The moment I land in Bombay I whiff the air for all the aroma, scents and smells so elaborately described in Shantaram. It does seem to be a harmonious blend of many things living and cooking but my not so tuned olfactory sense fails to distill out the constituents. The first thing I notice in Bombay is the clamour for space – cracks are too small for the plants that sprout out from decrepit walls, houses are too small for the families, the city is too small for its population. But it is a harmonious jostle for space. Nothing or no one seems to edge the other out. This embodies the spirit of Bombay for me contrary to the Shiv Sena theory of ‘Sons of the Soil’.
Bombay from air is all blue – the blue not of water but tarpaulin sheets. A city ever ready to welcome the rains. For the very first time did I see auto-rickshaws covered over with tarpaulin sheets. One needs no further evidence of its shanty towns than what one witnesses from the sky. It’s an endless array of tin roofs broken in its monotony by tall spires of buildings here and there. It is one thing to bask in heritage but another to let the grime take over. Almost every building except the ones newly constructed have dirty scars running through its length and breadth. Is it the futility of painting what the evening rains immediately wash over? I can only guess.

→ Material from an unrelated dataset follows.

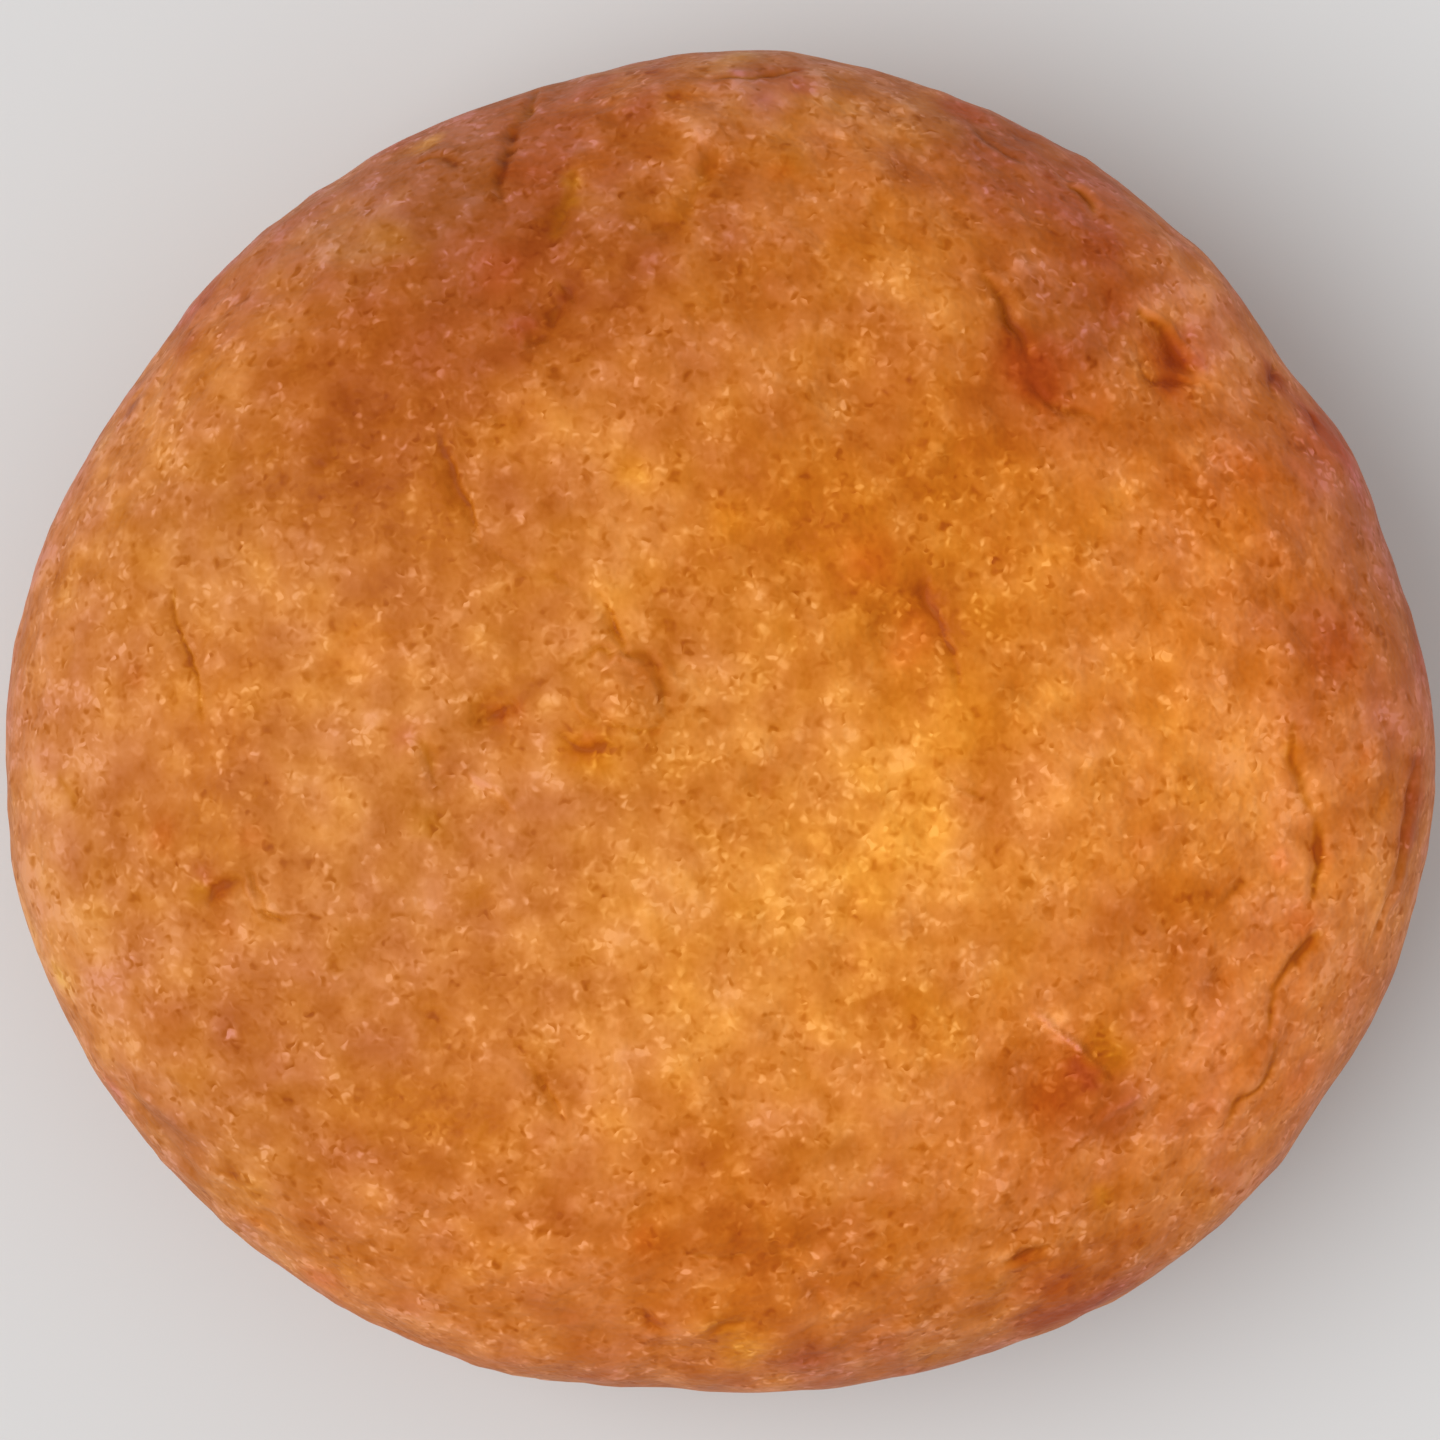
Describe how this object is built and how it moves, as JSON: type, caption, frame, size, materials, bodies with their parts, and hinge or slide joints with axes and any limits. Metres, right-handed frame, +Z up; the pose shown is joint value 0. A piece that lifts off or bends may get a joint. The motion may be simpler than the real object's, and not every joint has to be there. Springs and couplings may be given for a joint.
{
  "type": "vetkoek",
  "caption": "Round fried dough bun with a domed, creased and blistered golden brown crust and a flat spot underneath to rest on.",
  "frame": {"origin": "middle of the underside, at the level of the flat spot that the bun rests on", "axes": "+X along the bun's longest side, +Y across it, +Z up, out of the domed top"},
  "size_m": [0.105, 0.0988, 0.0458],
  "materials": {
    "fried_crust": "satin"
  },
  "bodies": {
    "root": {"vetkoek": "fried_crust"}
  },
  "joints": []
}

The first day was a rude treatment. Coming from Chennai where railway stations have a clear cut layout for entry and exit, I had to go around the Kurla railway station six whole times – once for the ticket and many times for boarding the train and exiting the station. The rain and my dirty wet jeans made it worse. I got out on the wrong side of the city exit which is a little more than a by lane. Plodding along in the hope of getting to some main road I was told there wasn’t one for a long distance further and that I need to climb over the station to the other side to get home. Adding to it was the discomfort of having the backpack on the front as advised by a very thoughtful friend. Maybe that’s why I looked not so much an outsider except when I asked for directions.
People of Bombay are what you can call humanity. Used to the brash treatment of Chennai locals where not a sentence goes by without a vexatious exclaim, I was warmed by the compassion and brotherhood of Bombay. People address you with the familiarity of a neighbour. Help is proffered even before you ask for it. It’s like being lifted on to a boat while drowning at sea. That’s what the peculiar rains of Bombay did to me the first day.
The next day was fresh and mildly sunny. By now it was second nature to flip open the umbrella. Getting out of Dadar railway station I felt like stepping into the garden of Eden, such endless baskets of flowers, flowers I haven’t seen previously in India, flowers I didn’t know were sold in the market and all so fresh and in full bloom. It was literally a feast to the eyes. They were stranded together to form garlands and it was incredible – the finesse of a master craftsman. I was unfortunate to not have a reason to buy them then and there. Nobody I will want to buy it for lived in the city. If flowers are not perishable I should have spent a fortune buying everything my eyes fell on.
Shopping in Dadar and Bandra, my day drew to a close when I couldn’t find an auto to take me to the station. Bombay came to my rescue and two girls pulled me into an auto with them with not a moment’s thought. This happened on another occasion leaving me to wonder at the civic prudence in the act of helping. Voluntary sharing of rides helps manage the larger problem of traffic and congestion. And that without the necessity for a ride sharing service or application on the mobile. A city with compassion needs no enforcement, that’s the biggest takeaway from my three days of Bombay.
I could not leave Bombay without a visit to the famous Yazdani bakery and there again the chai master treated me like I was a regular. A mad man at the table across bought me a biscuit. One cannot escape feeling humbled by the spirit of Bombay. Though I couldn’t go to Colaba and the many places spoken of in Shantaram, I could recognise the Bombay of the book. I can now understand how it’s not so difficult to strike a conversation with a stranger and the very high probability of it maturing into a long lasting relationship. I can feel the pace of the city and how it chokes out any tendency to idle. Bombay is a place where the one rupee coin finds existence and purpose. Though I continue to find Chennai more liveable, Bombay offers a lot many lessons to learn from. The roads retain not more than ankle deep water and that mostly at its margins even when it is incessantly raining. It’s respect and pride in the colonial heritage, the preservation of the buildings and the substantial use they are put to and importantly, it’s people who are human, who are aware of their neighbours on the road, in the train etc, who are human to pause and help even when running between places. The people more than make up for the insufficiency of the city. Bombay, I salute you!